Millenium Mambo is a 2001 Taiwanese romantic drama film, in which clubbing sequences construct a dance floor punctuated by drunken fights, discomfiting confrontation and masculine rivalry.
Millennium Mambo (Hou Hsiao-Hsien, 2001)
Hou Hsiao-Hsien’s woozy romantic drama meanders through the memories of Vicky, a young woman who recounts a turbulent period of her life a decade earlier through a contemplative voiceover. Stumbling between bars, clubs and apartments in Taipei, the film explores a pair of unstable and peculiar relationships Vicky has with two men. Gorgeously photographed by cinematographer Mark Lee Ping-bing (best known for his work on Wong Kar Wai’s In the Mood for Love), its early dance floor scenes are teeming with bodies and movement, conversations rendered either impossible or reduced to shouting. Working counter to the picture of the club as a place of unfettered socialisation, these sequences portray a dance floor punctuated by drunken fights, discomfiting confrontation and masculine rivalry.
In the middle of the film, a single two-and-a-half-minute shot sees Vicky approach a fraternal DJ duo going back-to-back in a quiet club side room. Sipping from a large cow-patterned cocktail glass, she lazily two-steps to Dawn Tallman’s vocal house track “Be Encouraged.” The camera slowly pans left, framing the brothers behind a pair of turntables and a mixer. Waiting his turn, one of the DJs stares languidly into space and yawns. Vicky strikes up a conversation with him, the other brother now barely visible in the frame’s foreground, cuing up his next blend. As the brief conversation comes to a close, Vicky casually extends her arm towards the DJ, breaking the boundary separating the dance floor from the booth. He writes his phone number on the back of her hand.
Intimate and unhurried, this single shot epitomises the film’s broader evocation of the nightclub as a space replete with melancholic yearning. Hsiao-Hsien is unafraid to confront feelings of isolation and disconnection, emotional states that the film depicts in all of their complexity and bittersweetness.
In 2022’s Aftersun, the nightclub has collapsed time and space, with the now-adult daughter, Sophie, searching desperately for her father, Calum, on the dance floor.
Aftersun (Charlotte Wells, 2022)
One of 2022’s most lauded films, Charlotte Wells’ Aftersun is a masterful debut that explores memory, love and loss through the relationship between 11-year-old Sophie and her young, single father, Calum. Documenting the pair’s holiday in Turkey, the film cuts between the real events, MiniDV camcorder footage manipulated by an older Sophie and a nightclub sequence that binds the two together.
Similar to 120 BPM, the dance floor is rendered ethereal and unmoored, communicated through heavy strobes and disorienting staging.
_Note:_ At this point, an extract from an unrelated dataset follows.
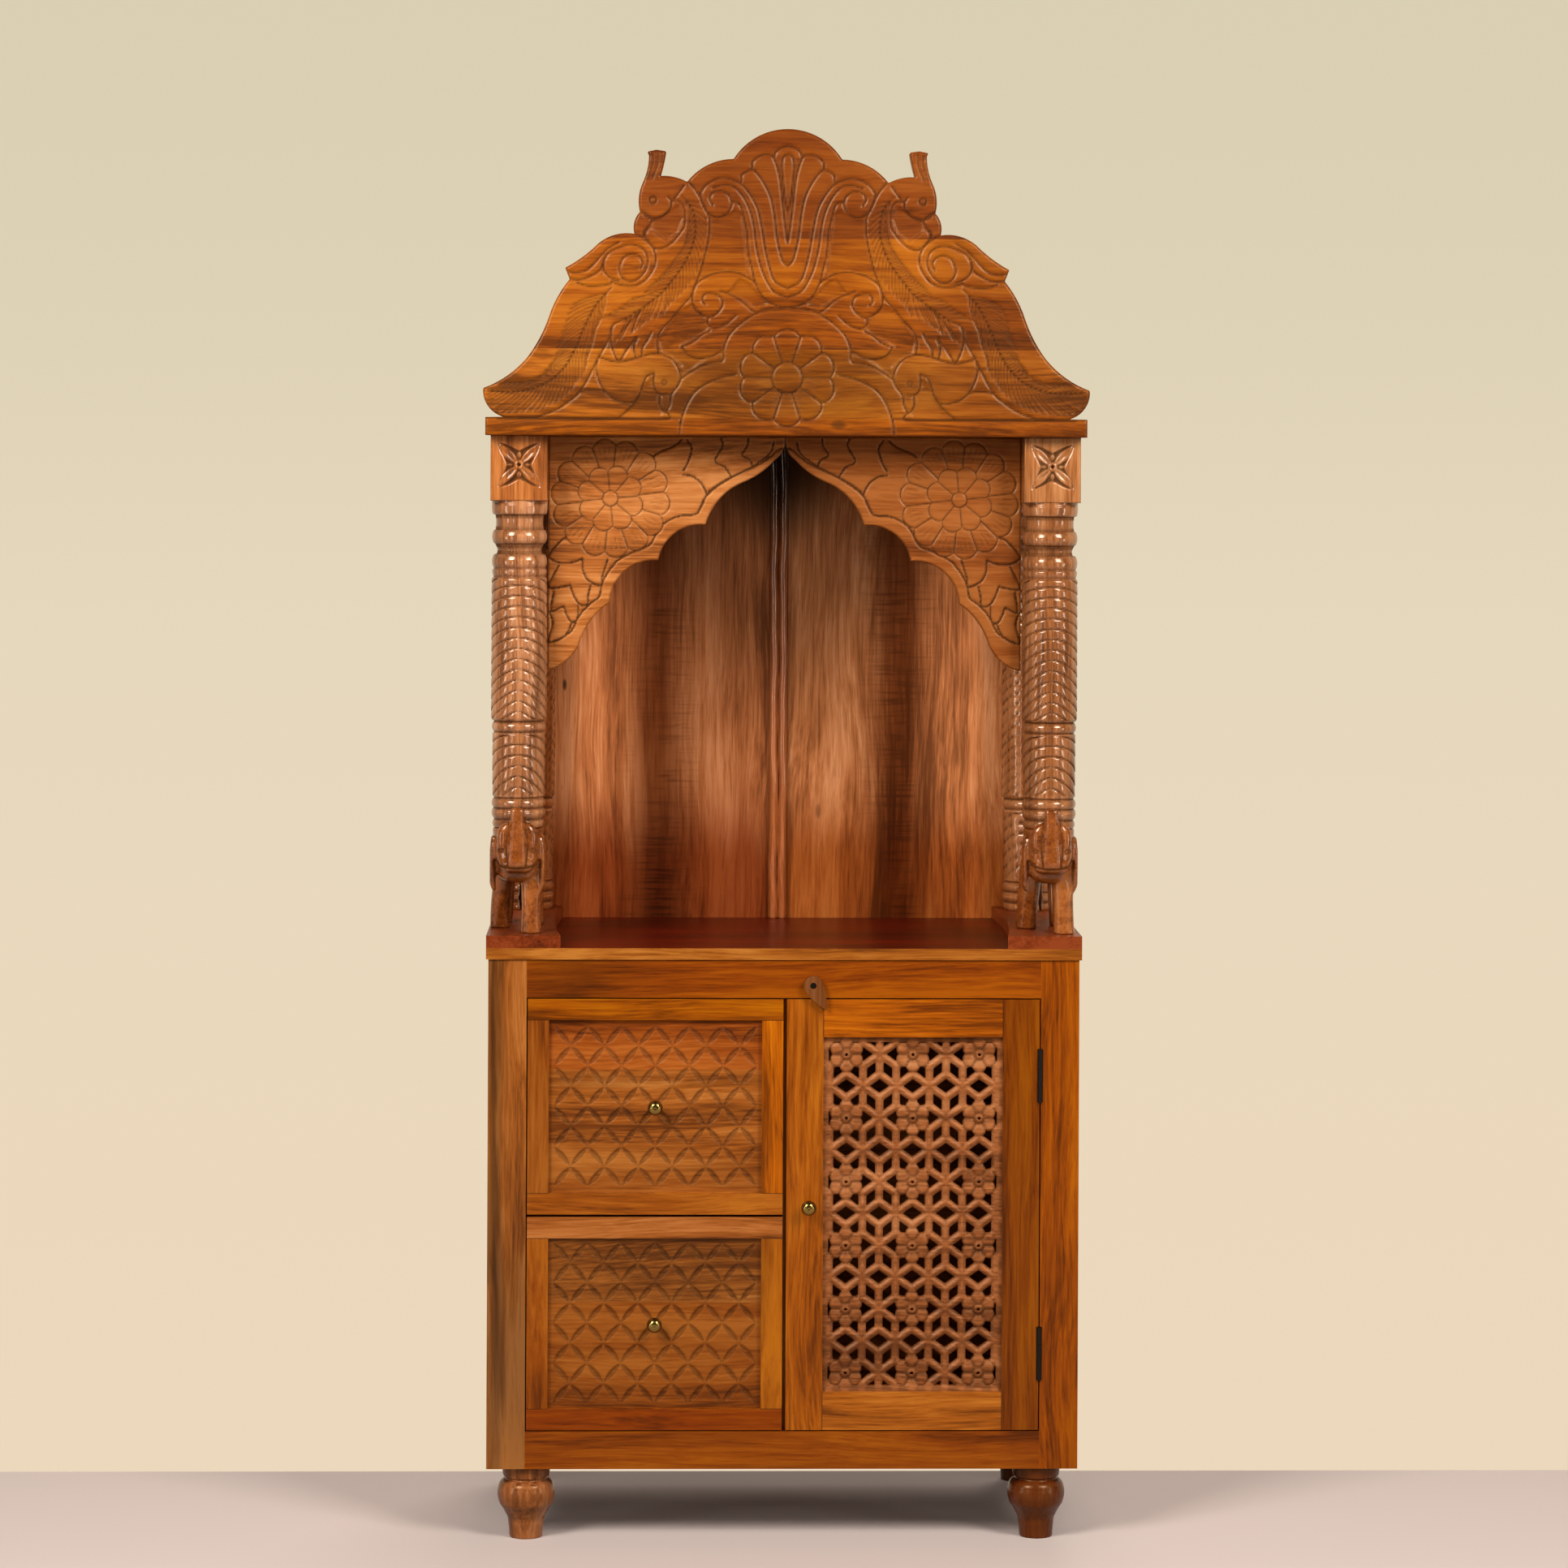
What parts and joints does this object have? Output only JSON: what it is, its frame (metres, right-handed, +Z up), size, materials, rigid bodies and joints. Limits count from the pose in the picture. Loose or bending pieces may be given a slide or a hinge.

As the film gradually unfurls, the nightclub scenes encroach further into the narrative, with its various storylines, timelines and media colliding in a steadily building emotional crescendo. The nightclub, we come to realise, has collapsed time and space, with a now-adult Sophie searching desperately for her father on the dance floor. Somehow, he remains the same age as in her childhood.
In its final act, Aftersun features an unsettling version of Queen & David Bowie’s “Under Pressure” that degrades until only an isolated vocal track remains. The remix, from Aftersun‘s composer (and Arca collaborator) Oliver Coates, pays homage to vocal tracks that have hovered around YouTube for years. Needle drops have the potential to make or break an emotional set-piece of this kind, but the film’s patience and restraint early on—along with its impressive use of pop music from the era—truly makes the moment work. Calum’s barely repressed struggles are realised so effectively that the image of him stumbling, fucked and aimless on the dance floor, becomes a moving and mournful metaphor. Depicting the dance floor as a place for both connection and profound loss, Aftersun dispenses with dance floor realism without relinquishing the nightclub’s affinity for nostalgia, self-discovery and empathy.